In Clements v. Withers, 437 S.W.2d 818 (Tex.1969), Justice Reavley pointed out that "to support the recovery of punitive damages" for the tort of interference with an existing contractual relationship "there must be a finding of actual malice: ill-will, spite, evil motive, or purposing the injuring of another." 437 S.W.2d at 822. Following that decision, this Court in Top Value Enterprises, Inc. v. Carlson Marketing Group, Inc., 703 S.W.2d 806 (Tex.App.-El Paso 1986, writ ref'd n.r.e.) sustained a no evidence point made as to a jury finding of malice and said:
In the present case, we have found that we have no more than an intent on the part of the Appellant to obtain its own contracts knowing of the existence and the terms of Gold Bond's contracts and knowing to obtain its own contracts the Appellant would cause a breach of the Gold Bond contracts.

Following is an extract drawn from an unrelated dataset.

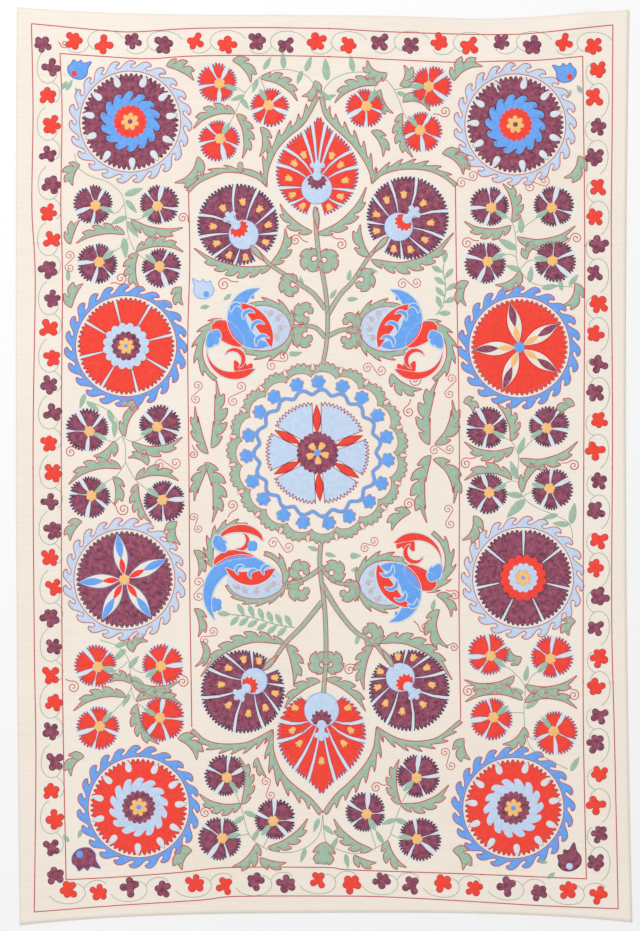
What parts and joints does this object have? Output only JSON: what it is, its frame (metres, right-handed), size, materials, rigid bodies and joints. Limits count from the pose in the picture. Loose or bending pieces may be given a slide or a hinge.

703 S.W.2d at 814. In this case, Sorbus sought to retain the customer, knowing that acceptance of its new proposal would result in the cancellation of the contract with UHW. That conduct may justify an award of actual damages, it does not support an award of exemplary damages. We sustain the "no evidence" contentions made in Points of Error Nos. Ten, Eleven and Twelve.
Legal Justification
Finally, Sorbus argues that it is entitled to judgment in its favor because its actions were legally justified as a matter of law. We conclude otherwise. Prior to these negotiations with both UHW and Sor-bus, Tekniea had sent notification to Sor-bus that its existing contract was canceled. Therefore, Sorbus no longer had any superior right in the subject matter. As noted in the Sterner opinion, under the defense of legal justification one is privileged to interfere with another's contract (1) if it is done in a bona fide exercise of its own rights, or (2) if he has an equal or superior right in the subject matter to that of the other party. In this case, the jury found against Sorbus in answer to Question No. 5. We conclude there is a fact issue, but the defense was not established as a matter of law. Points of Error Nos. Fourteen and Fifteen are overruled.
Separate Trials
Upon retrial, only Sorbus will be a defendant and the issues raised in Points of Error Nos. Sixteen and Seventeen about error in failing to have a separate trial without Tekniea as a party will be moot. The judgment against Tekniea was not appealed and has become final.
Conclusion
The judgment of the trial court is reversed and the ease is remanded as to the issue of tortious interference with a contract and the actual damages, if any, arising from such tort, and the issue as to malicious interference and exemplary damages is reversed and judgment rendered denying recovery for such damages.
. The parties apparently had in mind Tex.Rev. Civ.Stat.Ann. art. 5069-13.02(a) (Vernon 1987) which permits individual consumers to cancel home solicitation transactions before midnight of the third business day after the consumer signs a contract.